Super Mario is mathier than you think

Now suppose you have another computer, the Contrarian, and you put the Oracle inside it. When you give the Contrarian a program, it passes it to the Oracle and then does the opposite of whatever the Oracle says the program will do. So if the Oracle assesses the Contrarian’s program and thinks it will halt, the Contrarian will run forever. If the Oracle thinks the program will run forever, the Contrarian will halt. Either way, the Oracle’s assessment is wrong, so the classification problem is undecidable.

The proofs that Super Mario is undecidable rely on a more complex version of this idea. The team’s argument breaks down the video game using a technique called a reduction, in which mathematicians convert a problem they’re trying to solve into a problem they already know something about. “The classic example I remember in a math class is: How do you make a pot of boiling water?” Demaine recalls. “Well, I fill up the pot with water from the sink, and then I put it on the stove, and then it eventually boils. Okay, now I’ll give you a pot of water that’s already filled. How do you make a pot of boiling water? Well, I empty out the pot first and reduce to the previous problem.”

In their particular world of platforms and porcupines, the team broke down their Super Mariolevel into localized parts of Mario’s path called gadgets, which they could use to prove that the level was undecidable.

“A gadget in our sense is anything in your environment that decides whether or not you can go through one pattern [within a level],” explains Jayson Lynch ’12, MEng ’15, PhD ’20, a CSAIL research scientist and head of algorithms at MIT FutureTech. For example, in one gadget Mario might need to jump on a platform to avoid a monster as he makes his way across the screen. As a PhD student mentored by Demaine, Lynch spearheaded the formalization of gadget theory and worked on some of the earlier Super Mario papers but did not study the game’s undecidability.

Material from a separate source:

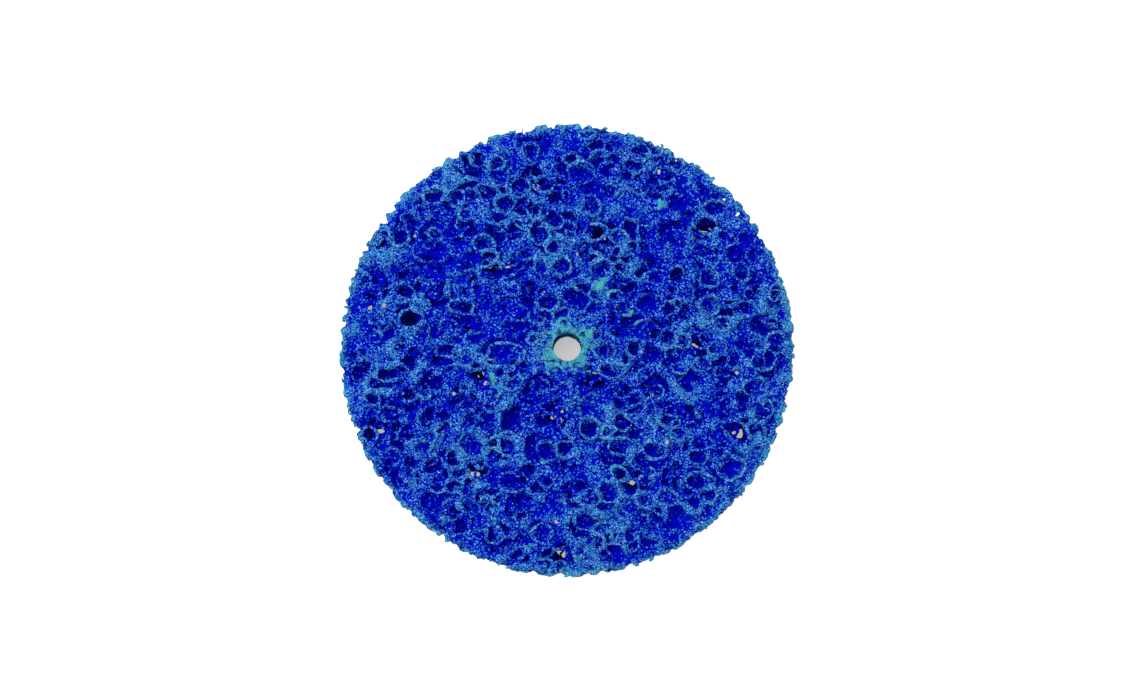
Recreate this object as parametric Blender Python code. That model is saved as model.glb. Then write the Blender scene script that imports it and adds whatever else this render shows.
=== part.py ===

One of Lynch’s favorite Super Mario gadgets is the door gadget, which works like a door that Mario can open, traverse, and close. The door in question is always either open (when the Spiny is on the right) or closed (when the Spiny is on the left). So if a Spiny is pacing back and forth on the left of the door, Mario has to navigate beneath the moving Spiny and jump up to hit a brick block just as the Spiny reaches it. This bumps the Spiny to the right side, which opens the door and allows Mario to travel across the traverse path and get to the spot where he can close the door. Once there, he must time another jump beneath the pacing Spiny to send it back to the left side of the gadget, closing the door behind him. 

Since a door is always open or closed, its state can be used to simulate a true or false statement, with open being true and closed being false. Earlier Super Mario papers had strung together multiple door gadgets to simulate a true-or-false problem that complexity researchers already knew to be hard. But to show undecidability, the team used Super Mario level editors to put together another device, called a counter gadget, that tallies the game’s monsters and obstacles. 

If you can build a machine with even just a few of those counters, Demaine says, you can simulate an arbitrary computer—one that could essentially do anything a non-quantum computer could do, given enough time and memory. And with no limit on the number of monsters, such a machine could have infinitely expandable memory, even though the level size stays the same, which he calls “pretty wild.” In other words, any theoretical computer can be built in a Super Mario level. “You could use it to solve anything you can use a computer to do,” says Demaine. “You could have it do your taxes, or compile your code, or run an LLM, or optimize your class schedule.” You might even build Super Mario levels that could excel at sudoku, construct optimal chess strategies, or prove any provable mathematical theorem.